Del. Memorial Bridge owner keeps investment grade bond ratings


A bond rating service has retained an A1 rating for the debt of the Delaware River and Bay Authority while taking note of bridge tolls that are lower than at comparable structures.

The authority is proposing a reported $1 toll increase to the $4 paid at the Delaware Memorial Bridge.

The Delaware Memorial Bridge, which crosses the Delaware River and connects two of the most heavily trafficked highway corridors in the Northeast, is the two-state agency’s generates 75 percent of its operating revenue and 100 percent of net revenues.

“Moody’s affirmation of our rating is a reflection of our organizational strength and commitment to fiscal responsibility,” said Victor Ferzetti, chief financial officer for the DRBA. “As public stewards of important regional transportation assets, the authority will continue to make necessary and prudent infrastructureinvestments in our network of transportation services that benefits the traveling public. It’s a responsibility we take very seriously.”

The rating reflects the authority ’s fiscal management, comfortable debt service coverage ratios, and the expected maintenance of satisfactory liquidity levels. The stable outlook on the Authority also takes into account the agency’s reliance on its primary asset, the Delaware Memorial Bridge, to fund capital requirements and the bridge ’s competitive advantage compared to nearby alternatives.

Ferzetti noted that the Authority’s capital infrastructure projects in fiscal 2019 and beyond – particularly at the Delaware Memorial Bridge – will require a toll increase to provide the borrowing capacity or cash to pay for them. Moody’s pointed out in its report that the toll rates on the Twin Spans are lower than at competing facilities and the DRBA has a history of implementing toll increases in a timely manner.

Alternate bridges, the Commodore Barry and Walt Whitman Bridge already charge $5. Maryland charges $8 to nonresidents at its Interstate 95 and Route 40 bridges over the Susquehanna River. Tolls for a trip from Washington, D.C. to New York City can run more than $38.

Earlier this year, Standard & Poor’s (S&P) reaffirmed its credit rating for the DRBA of A with a stable outlook.

The ratings are important because a higher rating means investors see lower risks and will be willing to receive lower interest rates on bonds.

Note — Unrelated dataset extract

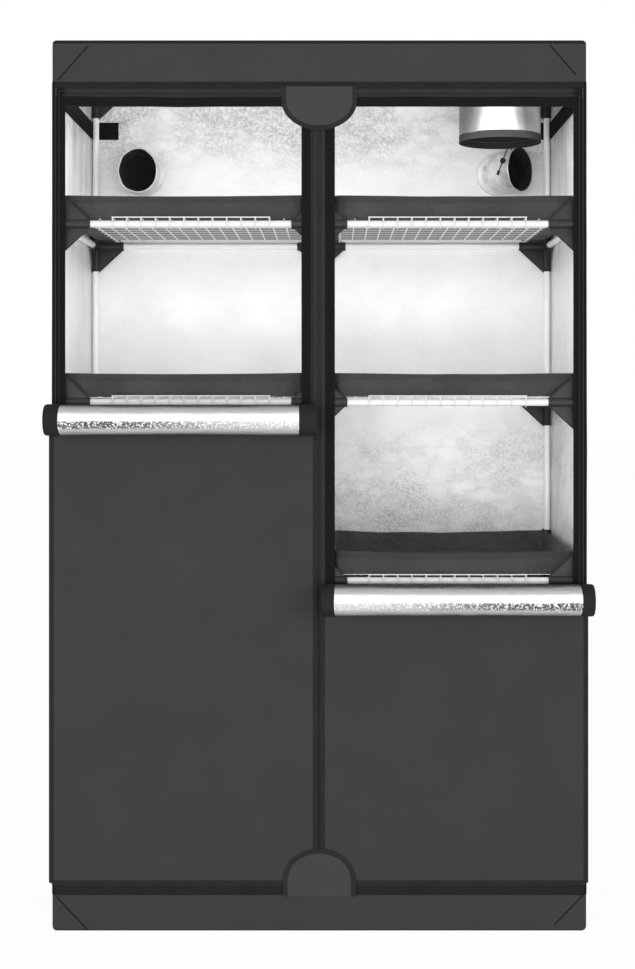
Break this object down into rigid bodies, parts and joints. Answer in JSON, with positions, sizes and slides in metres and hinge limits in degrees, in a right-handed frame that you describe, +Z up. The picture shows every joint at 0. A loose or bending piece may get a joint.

The DRBA, a bi-state governmental agency created by Compact in 1962, owns and operates the Delaware Memorial Bridge, the Cape May- Lewes Ferry, and the Forts Ferry Crossing. The DRBA also manages corporate and aviation properties through its economic development powers – two airports in New Jersey (Millville Airport and Cape May Airport) and three in Delaware (New Castle Airport, Civil Air Terminal and Delaware Airpark).